La verdad pura y dura es que, como ha insistido la propia Norma Samaniego, la erupción de 2009 fue como llover sobre mojado. Las tendencias al desempleo y al mal empleo, alojado tanto en la formalidad como en la informalidad, se instalaron en México desde principios del siglo, al calor de la recesión con que la economía estadunidense cerró el milenio. Entonces, nuestra recuperación fue tardía e insuficiente, lo que agudizó esta proclividad al empleo “indigno” que ha querido justificarse como el precio a pagar para ser competitivos.
El hecho de que los salarios manufactureros en China, Brasil o Costa Rica crezcan más que en México debía ser un claro mentís a tanta superchería sobre la competitividad. Pero vaya usted a saber qué le confío el Señor al secretario de Economía en su última conferencia celestial. Para este experto en comunicación divina, no hay hoy otra cosa que el mercado ampliado del Pacífico, que lo tiene viajando como trompo por todas las capitales del mundo asiático.

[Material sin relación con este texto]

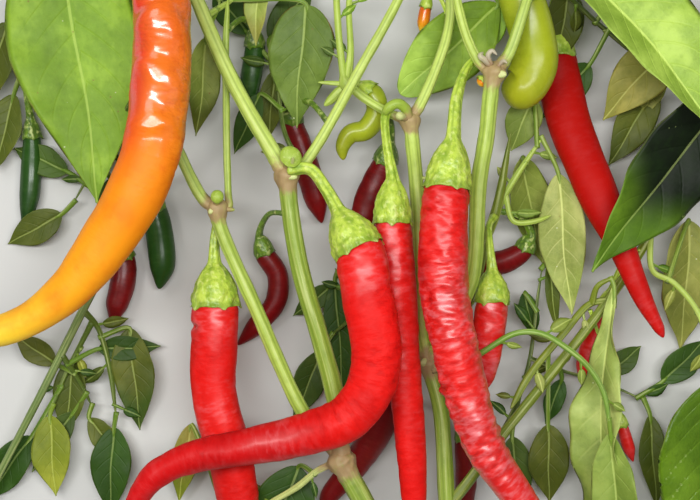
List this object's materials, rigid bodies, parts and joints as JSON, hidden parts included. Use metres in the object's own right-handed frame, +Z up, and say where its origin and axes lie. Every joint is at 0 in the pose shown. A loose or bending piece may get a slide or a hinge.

Sin empleo y salarios no hay mercado interno boyante ni estímulos adecuados a la inversión privada, salvo cuando ésta se dedica a vender afuera. La recuperación estadunidense puede afirmarse, pero será con lentitud y en medio de una incertidumbre galopante. Lo que urge, así, es recuperarnos con base en nuestras propias fuerzas, con inversión pública y cooperación económica y social renovada, poniendo por delante lo que nos es más preciado, que es el trabajo.
Por lo pronto, sin embargo, lo que se ha impuesto es una indignidad laboral que, agresiva, se desparrama y contamina a la economía, las familias, las regiones y las clases sociales, “cómodas” o no. Una humillación que emana del manantial donde supuestamente radica la fuente moderna del respeto que el hombre y la mujer sienten por ellos mismos y los demás.
Mal tratado en sus reflejos vitales y fundamentales, el pueblo mexicano no puede sino repetir y repetirse que tiene hambre de pan y sed de justicia. Como si se tratara del principio de la historia. Y de eso va o debe tratarse nuestra gran decisión de julio, que empieza ahora.